» **Written request**: Quote the data below in full, please, without altering anything.

•••

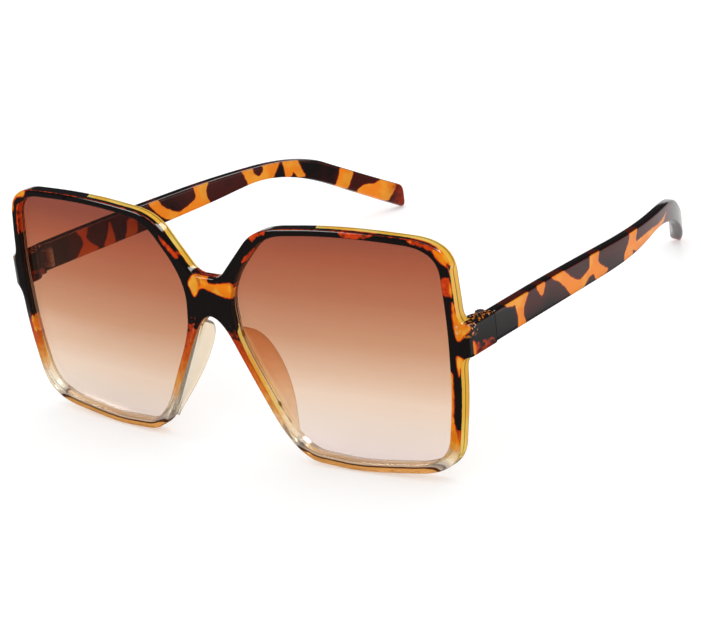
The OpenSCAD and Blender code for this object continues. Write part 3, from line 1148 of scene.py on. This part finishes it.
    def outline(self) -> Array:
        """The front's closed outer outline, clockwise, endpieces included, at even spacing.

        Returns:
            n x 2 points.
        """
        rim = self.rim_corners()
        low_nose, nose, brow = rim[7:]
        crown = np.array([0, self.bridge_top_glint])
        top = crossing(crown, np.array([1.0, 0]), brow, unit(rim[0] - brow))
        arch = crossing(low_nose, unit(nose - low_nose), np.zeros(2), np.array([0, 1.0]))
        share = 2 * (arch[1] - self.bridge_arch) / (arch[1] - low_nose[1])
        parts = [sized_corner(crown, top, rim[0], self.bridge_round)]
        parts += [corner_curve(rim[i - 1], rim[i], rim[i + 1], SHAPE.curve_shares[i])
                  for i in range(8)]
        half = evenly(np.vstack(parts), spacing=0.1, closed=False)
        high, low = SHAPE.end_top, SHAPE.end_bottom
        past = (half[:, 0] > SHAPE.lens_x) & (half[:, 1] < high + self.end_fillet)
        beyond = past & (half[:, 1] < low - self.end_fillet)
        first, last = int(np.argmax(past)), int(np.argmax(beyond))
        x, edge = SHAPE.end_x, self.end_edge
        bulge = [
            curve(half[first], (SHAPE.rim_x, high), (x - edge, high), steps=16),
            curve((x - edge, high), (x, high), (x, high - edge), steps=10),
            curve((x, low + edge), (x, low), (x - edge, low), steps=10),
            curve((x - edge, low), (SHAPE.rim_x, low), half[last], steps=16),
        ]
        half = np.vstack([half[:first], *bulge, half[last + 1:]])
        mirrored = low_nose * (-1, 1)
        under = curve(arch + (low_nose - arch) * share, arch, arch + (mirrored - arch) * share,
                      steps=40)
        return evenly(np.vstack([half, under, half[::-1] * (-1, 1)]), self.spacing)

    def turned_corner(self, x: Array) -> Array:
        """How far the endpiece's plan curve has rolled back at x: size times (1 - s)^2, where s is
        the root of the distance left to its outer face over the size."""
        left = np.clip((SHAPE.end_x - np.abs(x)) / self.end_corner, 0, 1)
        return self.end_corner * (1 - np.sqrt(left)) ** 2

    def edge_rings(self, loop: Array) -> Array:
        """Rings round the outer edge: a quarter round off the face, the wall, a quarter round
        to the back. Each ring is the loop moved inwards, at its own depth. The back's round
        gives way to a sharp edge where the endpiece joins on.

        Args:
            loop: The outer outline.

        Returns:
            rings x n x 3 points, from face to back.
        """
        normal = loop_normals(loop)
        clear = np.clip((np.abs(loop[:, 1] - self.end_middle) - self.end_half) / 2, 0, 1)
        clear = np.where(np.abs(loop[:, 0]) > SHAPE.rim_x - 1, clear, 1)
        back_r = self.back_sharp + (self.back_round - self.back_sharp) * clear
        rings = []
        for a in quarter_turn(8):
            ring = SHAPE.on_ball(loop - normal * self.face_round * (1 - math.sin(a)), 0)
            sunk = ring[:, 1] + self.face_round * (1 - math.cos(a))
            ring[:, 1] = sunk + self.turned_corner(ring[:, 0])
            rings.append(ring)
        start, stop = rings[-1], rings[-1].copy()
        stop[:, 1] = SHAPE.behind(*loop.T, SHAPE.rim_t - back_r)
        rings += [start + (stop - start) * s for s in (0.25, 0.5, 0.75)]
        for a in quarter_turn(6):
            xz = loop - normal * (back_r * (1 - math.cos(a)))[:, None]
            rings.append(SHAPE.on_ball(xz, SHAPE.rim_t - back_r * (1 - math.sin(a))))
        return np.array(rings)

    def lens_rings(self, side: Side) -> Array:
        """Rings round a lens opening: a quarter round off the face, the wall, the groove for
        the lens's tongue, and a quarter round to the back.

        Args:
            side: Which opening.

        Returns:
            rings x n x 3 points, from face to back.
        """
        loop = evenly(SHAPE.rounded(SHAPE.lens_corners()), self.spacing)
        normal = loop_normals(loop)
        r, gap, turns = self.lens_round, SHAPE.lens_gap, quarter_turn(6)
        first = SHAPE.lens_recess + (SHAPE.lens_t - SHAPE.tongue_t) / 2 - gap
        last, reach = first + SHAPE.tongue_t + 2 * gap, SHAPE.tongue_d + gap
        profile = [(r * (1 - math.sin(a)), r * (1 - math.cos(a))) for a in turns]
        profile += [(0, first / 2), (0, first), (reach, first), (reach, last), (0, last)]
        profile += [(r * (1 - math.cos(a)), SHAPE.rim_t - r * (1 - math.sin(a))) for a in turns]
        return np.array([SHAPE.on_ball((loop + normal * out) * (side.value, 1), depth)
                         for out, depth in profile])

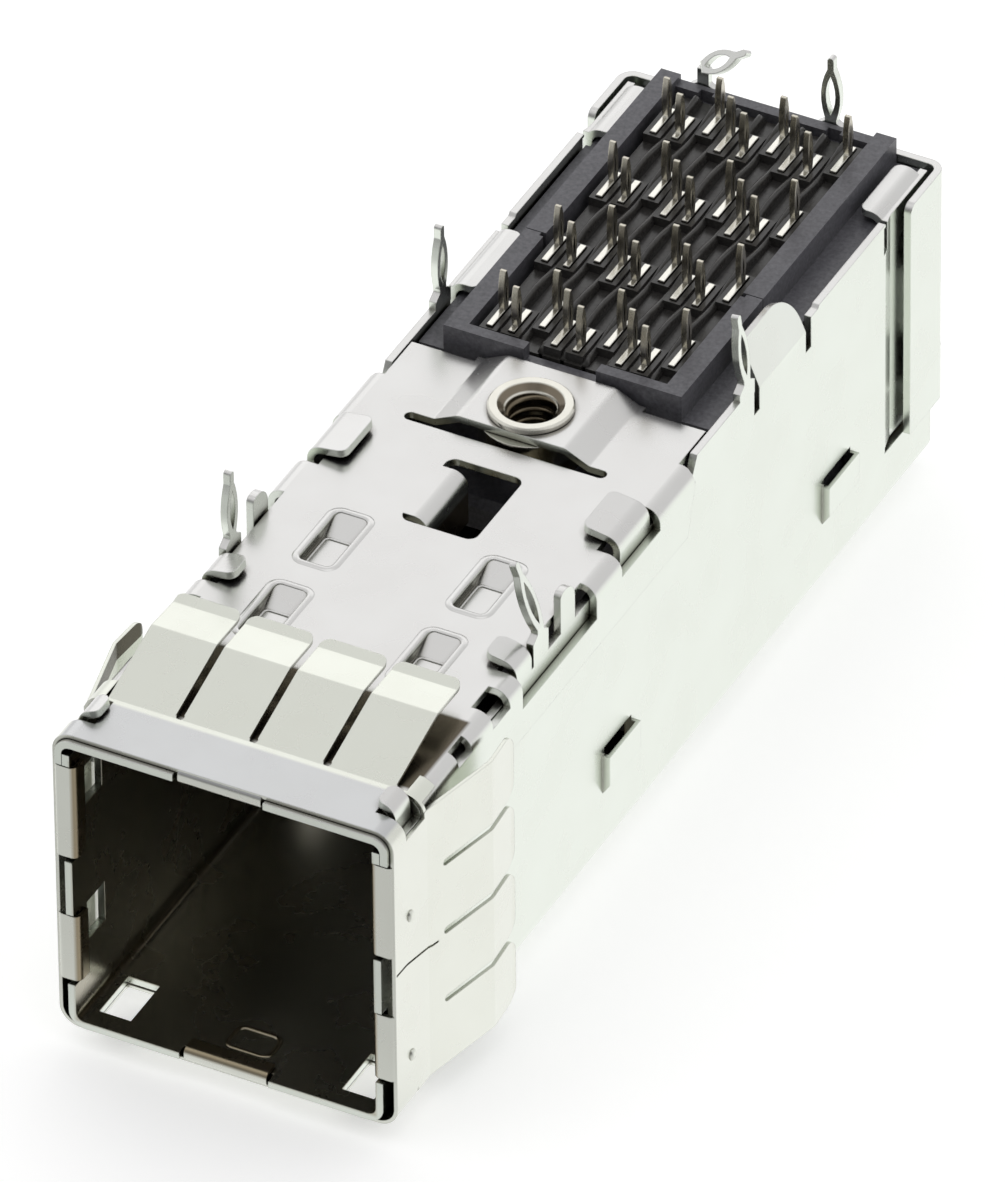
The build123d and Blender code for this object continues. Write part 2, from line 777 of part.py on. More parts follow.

•••

» **Answer to this task**:
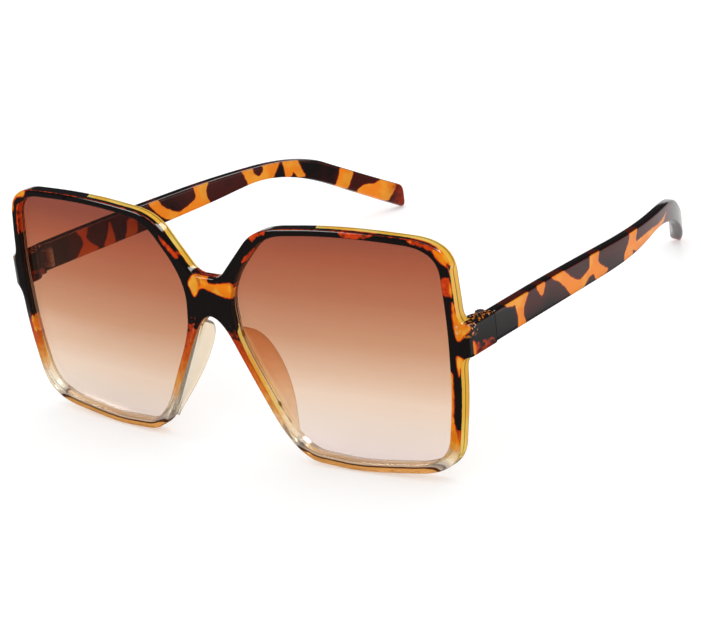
The OpenSCAD and Blender code for this object continues. Write part 3, from line 1148 of scene.py on. This part finishes it.
    def outline(self) -> Array:
        """The front's closed outer outline, clockwise, endpieces included, at even spacing.

        Returns:
            n x 2 points.
        """
        rim = self.rim_corners()
        low_nose, nose, brow = rim[7:]
        crown = np.array([0, self.bridge_top_glint])
        top = crossing(crown, np.array([1.0, 0]), brow, unit(rim[0] - brow))
        arch = crossing(low_nose, unit(nose - low_nose), np.zeros(2), np.array([0, 1.0]))
        share = 2 * (arch[1] - self.bridge_arch) / (arch[1] - low_nose[1])
        parts = [sized_corner(crown, top, rim[0], self.bridge_round)]
        parts += [corner_curve(rim[i - 1], rim[i], rim[i + 1], SHAPE.curve_shares[i])
                  for i in range(8)]
        half = evenly(np.vstack(parts), spacing=0.1, closed=False)
        high, low = SHAPE.end_top, SHAPE.end_bottom
        past = (half[:, 0] > SHAPE.lens_x) & (half[:, 1] < high + self.end_fillet)
        beyond = past & (half[:, 1] < low - self.end_fillet)
        first, last = int(np.argmax(past)), int(np.argmax(beyond))
        x, edge = SHAPE.end_x, self.end_edge
        bulge = [
            curve(half[first], (SHAPE.rim_x, high), (x - edge, high), steps=16),
            curve((x - edge, high), (x, high), (x, high - edge), steps=10),
            curve((x, low + edge), (x, low), (x - edge, low), steps=10),
            curve((x - edge, low), (SHAPE.rim_x, low), half[last], steps=16),
        ]
        half = np.vstack([half[:first], *bulge, half[last + 1:]])
        mirrored = low_nose * (-1, 1)
        under = curve(arch + (low_nose - arch) * share, arch, arch + (mirrored - arch) * share,
                      steps=40)
        return evenly(np.vstack([half, under, half[::-1] * (-1, 1)]), self.spacing)

    def turned_corner(self, x: Array) -> Array:
        """How far the endpiece's plan curve has rolled back at x: size times (1 - s)^2, where s is
        the root of the distance left to its outer face over the size."""
        left = np.clip((SHAPE.end_x - np.abs(x)) / self.end_corner, 0, 1)
        return self.end_corner * (1 - np.sqrt(left)) ** 2

    def edge_rings(self, loop: Array) -> Array:
        """Rings round the outer edge: a quarter round off the face, the wall, a quarter round
        to the back. Each ring is the loop moved inwards, at its own depth. The back's round
        gives way to a sharp edge where the endpiece joins on.

        Args:
            loop: The outer outline.

        Returns:
            rings x n x 3 points, from face to back.
        """
        normal = loop_normals(loop)
        clear = np.clip((np.abs(loop[:, 1] - self.end_middle) - self.end_half) / 2, 0, 1)
        clear = np.where(np.abs(loop[:, 0]) > SHAPE.rim_x - 1, clear, 1)
        back_r = self.back_sharp + (self.back_round - self.back_sharp) * clear
        rings = []
        for a in quarter_turn(8):
            ring = SHAPE.on_ball(loop - normal * self.face_round * (1 - math.sin(a)), 0)
            sunk = ring[:, 1] + self.face_round * (1 - math.cos(a))
            ring[:, 1] = sunk + self.turned_corner(ring[:, 0])
            rings.append(ring)
        start, stop = rings[-1], rings[-1].copy()
        stop[:, 1] = SHAPE.behind(*loop.T, SHAPE.rim_t - back_r)
        rings += [start + (stop - start) * s for s in (0.25, 0.5, 0.75)]
        for a in quarter_turn(6):
            xz = loop - normal * (back_r * (1 - math.cos(a)))[:, None]
            rings.append(SHAPE.on_ball(xz, SHAPE.rim_t - back_r * (1 - math.sin(a))))
        return np.array(rings)

    def lens_rings(self, side: Side) -> Array:
        """Rings round a lens opening: a quarter round off the face, the wall, the groove for
        the lens's tongue, and a quarter round to the back.

        Args:
            side: Which opening.

        Returns:
            rings x n x 3 points, from face to back.
        """
        loop = evenly(SHAPE.rounded(SHAPE.lens_corners()), self.spacing)
        normal = loop_normals(loop)
        r, gap, turns = self.lens_round, SHAPE.lens_gap, quarter_turn(6)
        first = SHAPE.lens_recess + (SHAPE.lens_t - SHAPE.tongue_t) / 2 - gap
        last, reach = first + SHAPE.tongue_t + 2 * gap, SHAPE.tongue_d + gap
        profile = [(r * (1 - math.sin(a)), r * (1 - math.cos(a))) for a in turns]
        profile += [(0, first / 2), (0, first), (reach, first), (reach, last), (0, last)]
        profile += [(r * (1 - math.cos(a)), SHAPE.rim_t - r * (1 - math.sin(a))) for a in turns]
        return np.array([SHAPE.on_ball((loop + normal * out) * (side.value, 1), depth)
                         for out, depth in profile])

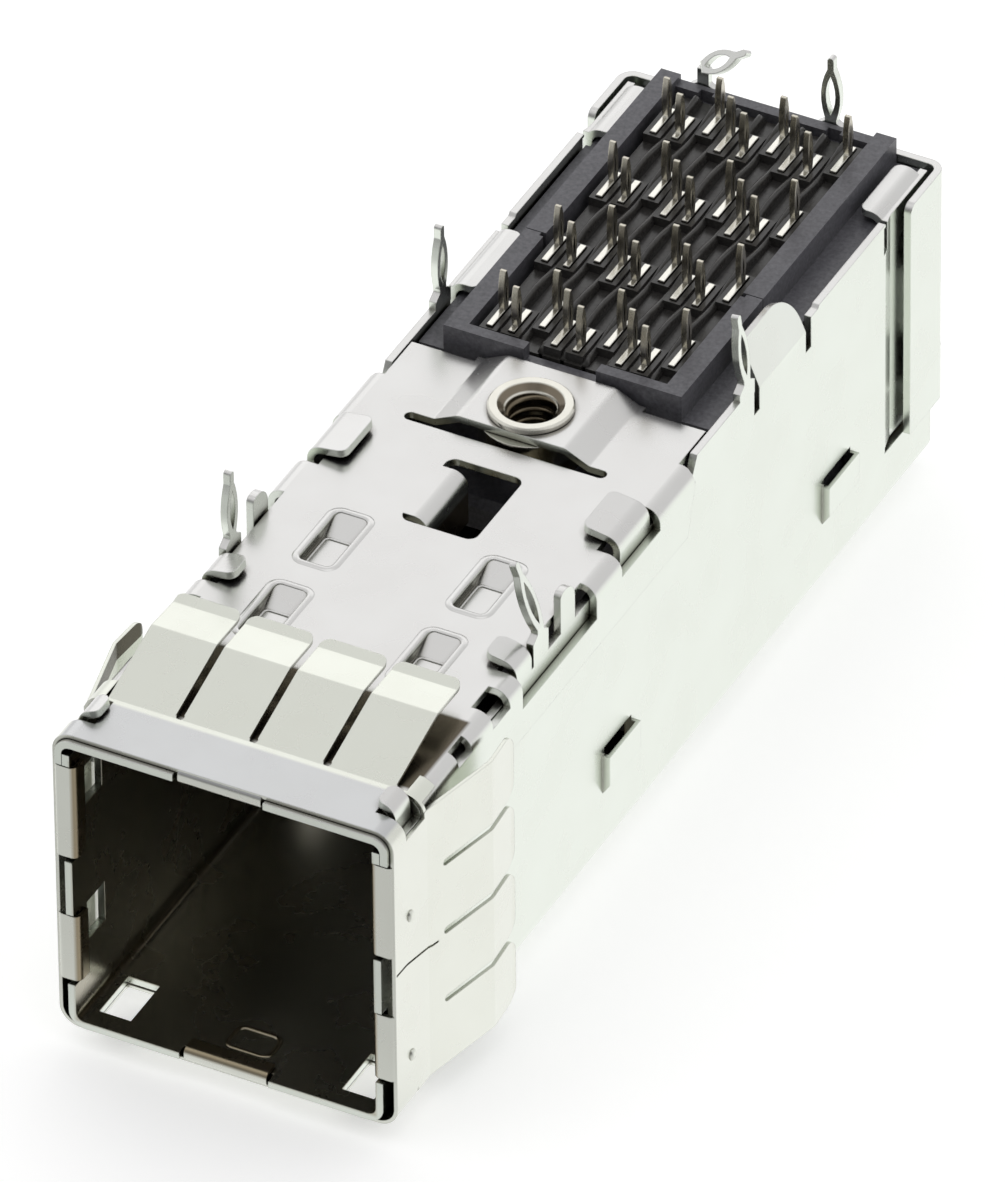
The build123d and Blender code for this object continues. Write part 2, from line 777 of part.py on. More parts follow.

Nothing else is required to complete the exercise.